To air his eloquence and enlighten the minds of his dear people, the President made a tour through the North and West, in which his conduct and declarations were so extraordinary as to defeat any hopes of success for "my policy."

A circumstance connected with the Philadelphia Convention made an impression on me at the time. Mr. Raymond was editor of the "New York Times," the most powerful Republican journal in the North. Among many who had gained large wealth by speculations during the war was Mr. Leonard Jerome, a Republican in politics. This gentleman spent his fortune so lavishly that his acquaintances and the public shared its enjoyment. With other property, Mr. Jerome owned the controlling interest in the "Times," then very valuable. Dining in New York with him and Mr. Raymond, the latter told me it was useless to support the President, who was daily becoming more unpopular, and that the circulation and influence of his paper were rapidly diminishing in consequence of his adherence to "my policy." Whereupon Mr.
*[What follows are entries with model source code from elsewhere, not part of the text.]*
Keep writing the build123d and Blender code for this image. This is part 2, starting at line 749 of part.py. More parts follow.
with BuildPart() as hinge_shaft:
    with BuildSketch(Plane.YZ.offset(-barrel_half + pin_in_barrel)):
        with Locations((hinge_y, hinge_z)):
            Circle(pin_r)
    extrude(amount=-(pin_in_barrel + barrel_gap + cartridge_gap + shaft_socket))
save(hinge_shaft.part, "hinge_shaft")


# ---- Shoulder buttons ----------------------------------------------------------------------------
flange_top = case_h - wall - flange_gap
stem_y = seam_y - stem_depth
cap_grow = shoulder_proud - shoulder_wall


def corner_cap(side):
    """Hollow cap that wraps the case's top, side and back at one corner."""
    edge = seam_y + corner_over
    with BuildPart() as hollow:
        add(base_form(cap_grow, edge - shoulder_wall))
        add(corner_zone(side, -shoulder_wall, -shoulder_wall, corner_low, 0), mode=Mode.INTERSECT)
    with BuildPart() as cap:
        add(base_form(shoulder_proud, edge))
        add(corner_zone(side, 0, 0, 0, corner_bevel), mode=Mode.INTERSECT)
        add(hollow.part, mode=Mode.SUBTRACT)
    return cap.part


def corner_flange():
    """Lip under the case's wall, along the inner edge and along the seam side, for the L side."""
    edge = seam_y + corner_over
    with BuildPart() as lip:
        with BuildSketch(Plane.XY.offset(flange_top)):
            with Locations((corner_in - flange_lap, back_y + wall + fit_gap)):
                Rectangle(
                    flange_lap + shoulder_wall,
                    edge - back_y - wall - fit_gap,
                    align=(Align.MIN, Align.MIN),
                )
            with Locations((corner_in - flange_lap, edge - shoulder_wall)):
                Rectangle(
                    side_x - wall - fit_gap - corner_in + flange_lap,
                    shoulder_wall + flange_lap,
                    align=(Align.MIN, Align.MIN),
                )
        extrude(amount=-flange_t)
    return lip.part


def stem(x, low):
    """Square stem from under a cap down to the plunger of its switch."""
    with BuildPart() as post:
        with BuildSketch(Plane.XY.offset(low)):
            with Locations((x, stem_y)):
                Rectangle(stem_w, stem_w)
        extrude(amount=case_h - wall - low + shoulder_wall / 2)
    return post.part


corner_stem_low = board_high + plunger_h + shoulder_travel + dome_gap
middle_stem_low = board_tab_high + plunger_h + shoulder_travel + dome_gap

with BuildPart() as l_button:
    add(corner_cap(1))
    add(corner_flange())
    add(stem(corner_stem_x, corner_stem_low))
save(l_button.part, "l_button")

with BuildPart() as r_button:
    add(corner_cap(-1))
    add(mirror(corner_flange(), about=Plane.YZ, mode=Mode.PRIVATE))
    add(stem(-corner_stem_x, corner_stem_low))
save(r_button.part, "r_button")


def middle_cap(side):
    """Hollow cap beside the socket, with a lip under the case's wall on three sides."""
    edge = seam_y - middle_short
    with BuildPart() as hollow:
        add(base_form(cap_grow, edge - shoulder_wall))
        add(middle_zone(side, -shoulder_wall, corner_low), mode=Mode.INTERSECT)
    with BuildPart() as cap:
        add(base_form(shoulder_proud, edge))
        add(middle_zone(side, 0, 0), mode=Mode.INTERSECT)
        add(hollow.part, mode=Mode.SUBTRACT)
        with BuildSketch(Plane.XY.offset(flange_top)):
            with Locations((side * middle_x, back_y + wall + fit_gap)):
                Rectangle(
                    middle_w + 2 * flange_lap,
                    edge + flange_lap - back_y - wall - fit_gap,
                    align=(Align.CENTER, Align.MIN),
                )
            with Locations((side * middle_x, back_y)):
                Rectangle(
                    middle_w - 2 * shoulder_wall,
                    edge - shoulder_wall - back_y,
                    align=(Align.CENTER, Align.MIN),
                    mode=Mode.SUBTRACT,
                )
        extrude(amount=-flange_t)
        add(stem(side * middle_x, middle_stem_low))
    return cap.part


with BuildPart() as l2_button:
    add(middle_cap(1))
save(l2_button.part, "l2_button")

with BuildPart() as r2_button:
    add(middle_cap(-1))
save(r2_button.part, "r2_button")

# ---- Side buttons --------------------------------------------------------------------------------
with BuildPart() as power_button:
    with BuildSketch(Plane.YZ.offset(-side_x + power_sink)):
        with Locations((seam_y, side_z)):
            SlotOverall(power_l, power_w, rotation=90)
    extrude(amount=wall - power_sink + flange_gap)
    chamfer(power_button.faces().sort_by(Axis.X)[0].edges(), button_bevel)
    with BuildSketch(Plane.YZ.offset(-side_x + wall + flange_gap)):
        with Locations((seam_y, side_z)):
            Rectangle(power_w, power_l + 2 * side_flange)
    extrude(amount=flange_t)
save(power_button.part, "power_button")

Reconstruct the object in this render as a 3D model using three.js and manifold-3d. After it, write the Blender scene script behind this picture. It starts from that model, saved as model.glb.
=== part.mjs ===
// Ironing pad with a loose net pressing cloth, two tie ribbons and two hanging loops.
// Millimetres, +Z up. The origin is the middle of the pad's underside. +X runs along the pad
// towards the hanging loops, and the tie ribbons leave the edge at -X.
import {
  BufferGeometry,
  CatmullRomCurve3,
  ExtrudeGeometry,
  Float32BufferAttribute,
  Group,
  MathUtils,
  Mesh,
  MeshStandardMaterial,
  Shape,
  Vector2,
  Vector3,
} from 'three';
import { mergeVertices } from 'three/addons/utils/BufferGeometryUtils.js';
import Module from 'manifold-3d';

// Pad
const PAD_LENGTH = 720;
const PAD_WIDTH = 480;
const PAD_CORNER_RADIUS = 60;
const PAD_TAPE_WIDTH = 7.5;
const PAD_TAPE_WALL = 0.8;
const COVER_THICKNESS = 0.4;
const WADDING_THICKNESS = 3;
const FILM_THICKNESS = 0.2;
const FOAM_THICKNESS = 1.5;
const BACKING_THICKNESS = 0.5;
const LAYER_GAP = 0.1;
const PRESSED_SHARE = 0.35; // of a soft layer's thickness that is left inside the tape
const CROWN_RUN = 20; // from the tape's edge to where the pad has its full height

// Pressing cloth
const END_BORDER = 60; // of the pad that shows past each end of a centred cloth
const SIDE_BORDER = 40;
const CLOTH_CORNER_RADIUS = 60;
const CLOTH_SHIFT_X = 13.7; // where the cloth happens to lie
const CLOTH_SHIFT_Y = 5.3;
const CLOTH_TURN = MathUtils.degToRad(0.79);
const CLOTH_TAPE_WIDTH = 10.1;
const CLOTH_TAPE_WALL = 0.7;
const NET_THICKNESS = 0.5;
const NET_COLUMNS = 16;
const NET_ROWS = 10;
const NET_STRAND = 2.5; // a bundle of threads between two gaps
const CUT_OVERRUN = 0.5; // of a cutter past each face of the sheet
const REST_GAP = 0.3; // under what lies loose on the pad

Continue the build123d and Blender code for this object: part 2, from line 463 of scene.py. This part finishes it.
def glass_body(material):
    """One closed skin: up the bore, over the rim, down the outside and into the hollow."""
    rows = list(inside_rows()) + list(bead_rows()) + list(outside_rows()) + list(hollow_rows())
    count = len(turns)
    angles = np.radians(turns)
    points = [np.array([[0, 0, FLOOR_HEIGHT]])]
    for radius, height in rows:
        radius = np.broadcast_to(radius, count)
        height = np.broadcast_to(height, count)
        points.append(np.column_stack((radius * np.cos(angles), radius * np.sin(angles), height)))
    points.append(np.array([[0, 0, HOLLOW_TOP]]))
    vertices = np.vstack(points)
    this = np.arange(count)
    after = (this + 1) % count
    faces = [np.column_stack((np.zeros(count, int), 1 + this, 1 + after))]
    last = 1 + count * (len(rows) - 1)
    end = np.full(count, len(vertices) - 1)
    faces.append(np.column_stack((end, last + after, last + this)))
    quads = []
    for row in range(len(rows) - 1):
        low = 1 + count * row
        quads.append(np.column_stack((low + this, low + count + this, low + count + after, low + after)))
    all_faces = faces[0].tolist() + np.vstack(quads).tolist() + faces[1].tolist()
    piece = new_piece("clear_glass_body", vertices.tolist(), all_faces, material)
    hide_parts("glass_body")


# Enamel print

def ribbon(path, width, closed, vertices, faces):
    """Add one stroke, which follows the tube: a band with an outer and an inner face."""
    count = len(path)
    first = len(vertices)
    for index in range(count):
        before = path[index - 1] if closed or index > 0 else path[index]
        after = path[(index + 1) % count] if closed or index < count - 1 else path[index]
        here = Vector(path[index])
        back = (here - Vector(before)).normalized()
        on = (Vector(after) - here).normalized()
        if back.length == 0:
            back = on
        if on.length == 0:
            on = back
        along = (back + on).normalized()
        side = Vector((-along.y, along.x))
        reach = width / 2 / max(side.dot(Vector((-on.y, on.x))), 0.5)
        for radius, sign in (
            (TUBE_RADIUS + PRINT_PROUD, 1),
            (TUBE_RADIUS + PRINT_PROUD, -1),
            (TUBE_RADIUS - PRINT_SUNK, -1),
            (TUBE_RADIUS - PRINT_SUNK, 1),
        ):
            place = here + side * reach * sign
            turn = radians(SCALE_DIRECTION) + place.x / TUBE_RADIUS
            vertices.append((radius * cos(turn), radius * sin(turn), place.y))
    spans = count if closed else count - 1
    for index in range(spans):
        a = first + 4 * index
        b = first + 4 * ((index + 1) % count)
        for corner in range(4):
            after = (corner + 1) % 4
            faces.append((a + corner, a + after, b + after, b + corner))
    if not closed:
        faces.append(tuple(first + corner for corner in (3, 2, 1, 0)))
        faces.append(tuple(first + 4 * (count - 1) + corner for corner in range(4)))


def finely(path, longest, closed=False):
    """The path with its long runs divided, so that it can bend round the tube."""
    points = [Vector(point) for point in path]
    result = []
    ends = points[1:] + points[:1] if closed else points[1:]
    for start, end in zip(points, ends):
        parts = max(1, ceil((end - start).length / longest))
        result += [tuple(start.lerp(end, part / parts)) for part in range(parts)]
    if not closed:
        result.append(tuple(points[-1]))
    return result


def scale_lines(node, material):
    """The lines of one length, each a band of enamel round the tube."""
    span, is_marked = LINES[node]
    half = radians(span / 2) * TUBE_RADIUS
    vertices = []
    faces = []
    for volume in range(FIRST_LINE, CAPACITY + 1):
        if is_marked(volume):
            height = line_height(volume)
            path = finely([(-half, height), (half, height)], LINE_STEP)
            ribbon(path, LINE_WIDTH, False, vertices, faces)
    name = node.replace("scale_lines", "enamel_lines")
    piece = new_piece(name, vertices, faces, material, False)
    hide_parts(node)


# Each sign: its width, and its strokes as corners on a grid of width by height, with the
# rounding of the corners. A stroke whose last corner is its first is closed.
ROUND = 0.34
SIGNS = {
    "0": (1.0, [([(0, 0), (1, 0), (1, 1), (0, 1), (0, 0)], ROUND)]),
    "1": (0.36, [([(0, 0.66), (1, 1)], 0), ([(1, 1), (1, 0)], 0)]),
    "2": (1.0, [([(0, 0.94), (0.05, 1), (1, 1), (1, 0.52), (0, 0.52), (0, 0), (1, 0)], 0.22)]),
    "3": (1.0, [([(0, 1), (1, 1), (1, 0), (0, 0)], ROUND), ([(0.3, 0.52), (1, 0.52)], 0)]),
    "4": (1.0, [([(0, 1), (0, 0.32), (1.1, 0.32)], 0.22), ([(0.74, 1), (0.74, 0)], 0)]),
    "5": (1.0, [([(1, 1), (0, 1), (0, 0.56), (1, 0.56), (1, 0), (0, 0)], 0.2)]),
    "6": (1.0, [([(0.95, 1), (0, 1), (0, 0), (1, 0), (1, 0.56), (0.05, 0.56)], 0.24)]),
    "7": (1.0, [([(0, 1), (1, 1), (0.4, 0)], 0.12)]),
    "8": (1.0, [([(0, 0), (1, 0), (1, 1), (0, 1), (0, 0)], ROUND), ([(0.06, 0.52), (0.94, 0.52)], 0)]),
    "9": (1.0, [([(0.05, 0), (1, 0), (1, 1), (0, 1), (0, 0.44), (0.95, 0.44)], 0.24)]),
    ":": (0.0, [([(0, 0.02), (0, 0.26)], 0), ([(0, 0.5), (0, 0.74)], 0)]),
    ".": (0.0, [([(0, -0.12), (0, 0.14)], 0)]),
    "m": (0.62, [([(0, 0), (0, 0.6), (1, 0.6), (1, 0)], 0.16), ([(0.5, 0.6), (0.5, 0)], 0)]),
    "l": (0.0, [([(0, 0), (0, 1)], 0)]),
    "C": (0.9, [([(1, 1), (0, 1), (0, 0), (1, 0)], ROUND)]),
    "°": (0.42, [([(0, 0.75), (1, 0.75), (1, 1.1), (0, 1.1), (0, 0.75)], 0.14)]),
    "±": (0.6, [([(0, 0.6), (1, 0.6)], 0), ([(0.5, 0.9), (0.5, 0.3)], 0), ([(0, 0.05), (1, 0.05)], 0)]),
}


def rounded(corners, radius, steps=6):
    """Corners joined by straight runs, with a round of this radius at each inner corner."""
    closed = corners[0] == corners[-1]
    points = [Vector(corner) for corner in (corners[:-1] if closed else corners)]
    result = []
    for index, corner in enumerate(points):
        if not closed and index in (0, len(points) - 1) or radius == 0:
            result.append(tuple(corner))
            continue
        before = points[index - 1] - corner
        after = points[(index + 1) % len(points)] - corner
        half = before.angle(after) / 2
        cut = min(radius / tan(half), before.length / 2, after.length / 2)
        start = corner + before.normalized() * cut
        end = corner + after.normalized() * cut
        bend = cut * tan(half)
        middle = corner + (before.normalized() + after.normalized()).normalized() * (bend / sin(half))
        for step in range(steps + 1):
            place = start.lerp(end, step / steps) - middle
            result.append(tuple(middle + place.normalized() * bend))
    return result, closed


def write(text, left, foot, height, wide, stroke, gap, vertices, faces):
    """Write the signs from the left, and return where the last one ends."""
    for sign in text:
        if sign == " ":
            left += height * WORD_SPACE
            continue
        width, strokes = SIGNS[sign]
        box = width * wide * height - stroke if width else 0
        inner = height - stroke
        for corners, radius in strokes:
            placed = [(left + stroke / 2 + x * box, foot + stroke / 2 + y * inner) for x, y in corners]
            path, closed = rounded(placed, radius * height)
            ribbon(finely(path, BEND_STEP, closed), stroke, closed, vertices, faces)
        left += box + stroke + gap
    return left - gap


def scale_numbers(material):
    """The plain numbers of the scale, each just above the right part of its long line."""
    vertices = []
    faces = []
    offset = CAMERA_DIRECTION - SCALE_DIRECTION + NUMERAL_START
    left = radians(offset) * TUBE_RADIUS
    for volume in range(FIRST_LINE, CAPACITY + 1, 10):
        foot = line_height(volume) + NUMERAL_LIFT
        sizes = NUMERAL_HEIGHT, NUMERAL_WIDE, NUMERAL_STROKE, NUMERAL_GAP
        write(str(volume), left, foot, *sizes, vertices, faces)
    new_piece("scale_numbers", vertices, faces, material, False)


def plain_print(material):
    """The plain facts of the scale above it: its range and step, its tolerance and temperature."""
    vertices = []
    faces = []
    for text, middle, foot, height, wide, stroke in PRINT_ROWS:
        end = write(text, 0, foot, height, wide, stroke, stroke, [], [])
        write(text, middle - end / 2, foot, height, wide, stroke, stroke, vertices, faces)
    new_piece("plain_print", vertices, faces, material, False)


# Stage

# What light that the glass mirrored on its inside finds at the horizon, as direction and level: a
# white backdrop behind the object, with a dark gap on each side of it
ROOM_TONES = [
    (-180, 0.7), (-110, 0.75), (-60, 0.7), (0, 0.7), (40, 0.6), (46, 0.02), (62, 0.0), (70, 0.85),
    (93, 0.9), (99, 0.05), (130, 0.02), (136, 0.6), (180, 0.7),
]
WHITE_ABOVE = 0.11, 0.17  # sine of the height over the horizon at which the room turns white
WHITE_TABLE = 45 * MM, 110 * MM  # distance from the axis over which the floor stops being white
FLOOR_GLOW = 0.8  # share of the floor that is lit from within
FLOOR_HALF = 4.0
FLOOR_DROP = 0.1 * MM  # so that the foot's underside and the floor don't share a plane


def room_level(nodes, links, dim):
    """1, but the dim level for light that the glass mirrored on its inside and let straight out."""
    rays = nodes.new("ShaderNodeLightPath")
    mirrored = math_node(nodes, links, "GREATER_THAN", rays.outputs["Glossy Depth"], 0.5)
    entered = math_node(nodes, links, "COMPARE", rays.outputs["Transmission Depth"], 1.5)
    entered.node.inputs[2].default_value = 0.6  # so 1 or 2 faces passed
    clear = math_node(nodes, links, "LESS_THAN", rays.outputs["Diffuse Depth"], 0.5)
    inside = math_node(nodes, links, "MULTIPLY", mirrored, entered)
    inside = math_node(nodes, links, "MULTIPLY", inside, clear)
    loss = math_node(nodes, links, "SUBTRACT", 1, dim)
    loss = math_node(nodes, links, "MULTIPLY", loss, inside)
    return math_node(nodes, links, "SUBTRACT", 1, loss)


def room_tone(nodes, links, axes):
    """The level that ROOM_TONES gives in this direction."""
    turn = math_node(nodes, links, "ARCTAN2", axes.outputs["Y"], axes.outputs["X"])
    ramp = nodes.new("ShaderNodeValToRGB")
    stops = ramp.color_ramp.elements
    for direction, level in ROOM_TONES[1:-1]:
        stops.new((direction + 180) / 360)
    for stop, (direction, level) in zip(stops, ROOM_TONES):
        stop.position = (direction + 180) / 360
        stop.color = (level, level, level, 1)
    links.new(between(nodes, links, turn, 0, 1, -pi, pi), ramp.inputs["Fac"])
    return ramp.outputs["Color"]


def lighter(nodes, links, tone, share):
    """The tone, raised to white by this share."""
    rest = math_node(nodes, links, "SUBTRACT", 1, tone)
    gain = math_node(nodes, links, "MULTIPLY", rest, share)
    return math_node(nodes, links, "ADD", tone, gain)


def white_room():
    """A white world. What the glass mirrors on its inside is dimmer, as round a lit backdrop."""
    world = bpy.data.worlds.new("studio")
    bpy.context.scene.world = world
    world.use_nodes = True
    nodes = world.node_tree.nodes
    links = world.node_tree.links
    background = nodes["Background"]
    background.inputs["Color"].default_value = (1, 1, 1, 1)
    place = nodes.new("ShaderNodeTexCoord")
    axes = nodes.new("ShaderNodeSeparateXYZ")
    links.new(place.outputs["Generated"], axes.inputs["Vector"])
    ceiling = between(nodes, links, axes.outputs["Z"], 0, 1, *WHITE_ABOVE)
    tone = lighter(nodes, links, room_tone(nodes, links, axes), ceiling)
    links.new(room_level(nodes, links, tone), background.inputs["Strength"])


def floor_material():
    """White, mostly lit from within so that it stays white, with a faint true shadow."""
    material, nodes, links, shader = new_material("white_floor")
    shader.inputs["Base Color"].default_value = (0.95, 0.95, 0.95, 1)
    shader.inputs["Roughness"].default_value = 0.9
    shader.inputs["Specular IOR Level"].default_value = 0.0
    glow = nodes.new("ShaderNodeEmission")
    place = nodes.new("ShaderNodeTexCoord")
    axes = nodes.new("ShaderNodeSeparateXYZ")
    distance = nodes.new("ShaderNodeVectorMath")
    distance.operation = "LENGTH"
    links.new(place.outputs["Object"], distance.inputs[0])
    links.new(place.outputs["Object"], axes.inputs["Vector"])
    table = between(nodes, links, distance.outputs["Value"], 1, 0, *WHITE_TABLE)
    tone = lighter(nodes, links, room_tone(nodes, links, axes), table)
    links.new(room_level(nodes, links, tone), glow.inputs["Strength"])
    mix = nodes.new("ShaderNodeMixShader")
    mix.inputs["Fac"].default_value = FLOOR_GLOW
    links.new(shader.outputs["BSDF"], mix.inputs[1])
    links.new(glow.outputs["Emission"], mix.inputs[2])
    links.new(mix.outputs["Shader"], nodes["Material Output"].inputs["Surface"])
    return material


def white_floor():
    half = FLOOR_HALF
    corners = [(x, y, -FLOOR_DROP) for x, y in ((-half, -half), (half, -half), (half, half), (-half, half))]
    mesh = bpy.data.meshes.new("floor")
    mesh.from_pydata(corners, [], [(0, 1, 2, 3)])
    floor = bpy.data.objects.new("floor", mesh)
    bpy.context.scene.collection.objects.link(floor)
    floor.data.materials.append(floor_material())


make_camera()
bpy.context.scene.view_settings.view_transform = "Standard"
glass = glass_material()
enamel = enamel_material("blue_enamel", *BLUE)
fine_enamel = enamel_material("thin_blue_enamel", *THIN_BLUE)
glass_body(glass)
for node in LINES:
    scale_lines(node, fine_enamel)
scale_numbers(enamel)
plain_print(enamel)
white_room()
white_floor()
Jerome replied: "I know but little about politics; but if you think it right to stand by the President, I will pay all losses that the 'Times' may suffer to the other proprietors." This was unselfish and patriotic; and I record it with the more pleasure, because Mr. Jerome has lost much of his wealth, and I fear, like many another Timon, some friends with it.

After this period I saw little of President Johnson, who fought his fight in his own way, had his hands completely tied, and barely escaped impeachment; the Congress, meanwhile, making a whipping-post of the South, and inflicting upon it every humiliation that malignity could devise.